Why Most Airplanes Are White

Although the Wright brothers undertook the first flight in 1903, commercial flying did not become the norm until the 1920s and 30s. Most planes in early aviation history were polished but left unpainted. This, of course, is no longer the case. Airlines are easily distinguished through their color schemes and logos, known as liveries. For example, Virgin Atlantic's vertical stabilizer, rudder, and engines are painted red. On the other hand, Delta combines blue and red for its colors. But during manufacturing, planes are first painted green with zinc chromate to prevent corrosion.

This is applied long before the plane gets painted its official colors. Once it's time to start the paint job, it can take up to two weeks to complete. However, most major airlines have something in common: Regardless of the company, they will primarily paint the exterior of their planes white. This pattern also applies to private planes. This is not a coincidence or a style statement. From safety to sensibility and economics, there are various reasons why you don't commonly see a fleet of bright- or dark-colored airplanes on the runway. 

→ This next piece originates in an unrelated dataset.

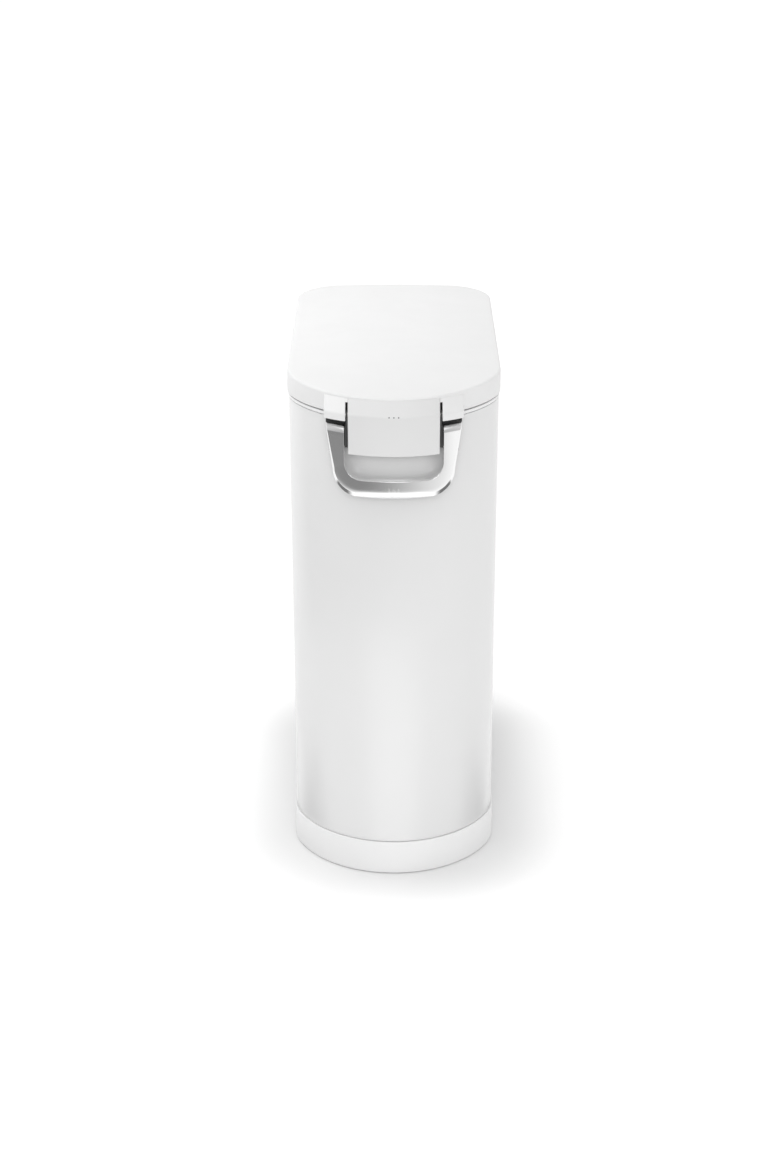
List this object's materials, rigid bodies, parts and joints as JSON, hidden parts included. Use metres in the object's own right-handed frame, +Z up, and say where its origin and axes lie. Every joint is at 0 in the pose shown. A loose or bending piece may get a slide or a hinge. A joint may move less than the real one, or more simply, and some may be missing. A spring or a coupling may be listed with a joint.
{
  "type": "latching lidded storage can",
  "caption": "Slim free-standing steel storage can with a bowed front, sealed rear-hinged lid, chrome bail latch, lift-out bucket and rear rollers.",
  "frame": {"origin": "on the floor under the rubber feet, at the centre of the whole can's footprint box", "axes": "+Z up, -Y out of the bowed front that carries the latch, +X to the right of someone facing the front"},
  "size_m": [0.26, 0.51, 0.648],
  "materials": {
    "body_paint": "gloss white powder coat, faintly soft in reflection",
    "base_plastic": "satin white moulding",
    "lid_plastic": "satin white moulding",
    "cover_plastic": "satin white moulding",
    "hinge_paint": "white painted steel",
    "chrome": "bright polished with a fine brushed face",
    "black_steel": "black phosphate",
    "bare_steel": "bright zinc",
    "bucket_plastic": "fine matt grey",
    "silicone": "dark grey silicone, matt",
    "foot_rubber": "black, matt",
    "roller_plastic": "grey moulding",
    "dark_plastic": "black moulding",
    "nylon": "natural nylon"
  },
  "bodies": {
    "can": {"plinth": "base_plastic", "rubber_feet": "foot_rubber", "floor_plate": "bare_steel", "floor_screws": "bare_steel", "roller_axle": "bare_steel", "axle_caps": "dark_plastic", "body_shell": "body_paint", "collar": "lid_plastic", "bucket": "bucket_plastic", "strike_plate": "bare_steel", "strike_backing": "bare_steel", "strike_screws": "bare_steel", "arm_bumpers": "cover_plastic", "hinge_body_leaf": "hinge_paint", "hinge_backing": "bare_steel", "hinge_body_screws": "bare_steel", "hinge_pin": "bare_steel", "hinge_pin_caps": "lid_plastic"},
    "lid": {"lid_shell": "lid_plastic", "lid_liner": "bucket_plastic", "liner_screws": "bare_steel", "lid_gasket": "silicone", "hinge_lid_leaf": "hinge_paint", "hinge_lid_screws": "bare_steel", "latch_cover": "cover_plastic", "latch_guards": "dark_plastic", "pin_bracket": "bare_steel", "cover_screws": "bare_steel", "pivot_bushes": "nylon"},
    "bail": {"bail_handle": "chrome", "bail_tangs": "black_steel", "tang_screws": "bare_steel", "pivot_pins": "bare_steel"},
    "roller_left": {"roller_left": "roller_plastic"},
    "roller_right": {"roller_right": "roller_plastic"}
  },
  "joints": [
    {"name": "lid_hinge", "type": "hinge", "parent": "can", "child": "lid", "pos_m": [0, 0.25, 0.621], "axis": [-1, 0, 0], "range_deg": [0, 100]},
    {"name": "bail_swing", "type": "hinge", "parent": "lid", "child": "bail", "pos_m": [0, -0.2338, 0.621], "axis": [-1, 0, 0], "range_deg": [0, 100]},
    {"name": "roller_left_spin", "type": "hinge", "parent": "can", "child": "roller_left", "pos_m": [-0.062, 0.224, 0.019], "axis": [1, 0, 0], "continuous": true},
    {"name": "roller_right_spin", "type": "hinge", "parent": "can", "child": "roller_right", "pos_m": [0.062, 0.224, 0.019], "axis": [1, 0, 0], "continuous": true}
  ]
}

White plane equals lower temperatures

It goes without saying that airplanes are exposed to sunlight. Airlines paint their planes white to combat high temperatures inside the plane and reduce heat and UV absorption. In a 2017 interview with Business Insider, R. John Hansman, an aeronautics professor from MIT, explained this concept further, saying, "It's basically the same as putting sunblock on. For example, on a sunny day, if you're wearing a dark-colored shirt, you'll heat up more than you will if you're wearing a white-colored shirt." 

Simply put, white paint successfully reflects the sun. Moreover, Hansman told Business Insider that white paint shields the plane's fragile materials from the sun — planes painted darker colors can overheat. 

In 2022, former President Donald Trump's livery design for Air Force One was partly abandoned due to overheating concerns. Trump wanted the bottom of the plane to be painted dark blue and red. In 1996, Air France presented a Concorde aircraft painted in Pepsi's signature colors, red, white, and blue. However, this also meant the plane was susceptible to overheating and significantly diminished its capacity for speed and safety. 

It's cheaper to paint planes white

Everyone wants to save a buck. Yes, including airlines, and with good reason — painting planes does not come cheap. In fact, a plane's paint job could cost anywhere from $175,000 to $200,000. The paint itself is pricy due to its unique formulation, which includes polyurethane and other materials. However, white paint is said to be less expensive and longer lasting than other colors. According to private jet service Aero Affaires, white planes only have to be repainted every four years, compared to two years for planes painted in darker colors (due to tarnishing).

Thus, if the plane is white, less money will be spent on future paint jobs. In addition, there will be a smaller revenue loss when the plane can't be used due to the repainting process. Another thing to note: A white plane has a higher resell value than a plane painted another color. Again, this has to do with the cost of paint. Airlines don't want to spend thousands on a plane only to have to spend thousands more to change the color, especially if they choose to lease an aircraft.

Likewise, white private planes are more likely to be chartered than non-white planes. The weight of the paint is also a factor. Colored paint is thicker and heavier. White paint, on the other hand, doesn't weigh as much, and the less weight a plane carries, the less fuel it will use.

White paint is safer

Flying is rarely dangerous, but birds can strike plane engines anytime — in 2019, there were more than 40 bird strikes every day! Bird strikes (and other wildlife) cause over $900 million in airplane damage a year. In some cases, bird strikes can be so severe that the plane has to make an emergency landing in water, as with the 2009 Miracle on the Hudson incident. Believe it or not, white paint is used as a deterrent. The belief is that birds and other animals will see the white paint better than the darker paint, which will cause fewer accidents.

If a bird strike or any other type of structural damage occurs, white paint makes it easier to find and fix — even if it's the whole plane. Let's say the worst possible scenario happens, and a plane goes down. Former flight attendant Philip Weiss told Reader's Digest that white paint holds significance. He explained, "White reflects the sun, so it will appear brighter and will be easily spotted in the unfortunate event of an accident." Even if it's nighttime, a white plane can be seen in the dark much better than a plane painted a darker hue. In the grand scheme, a white plane pays off in more ways than one.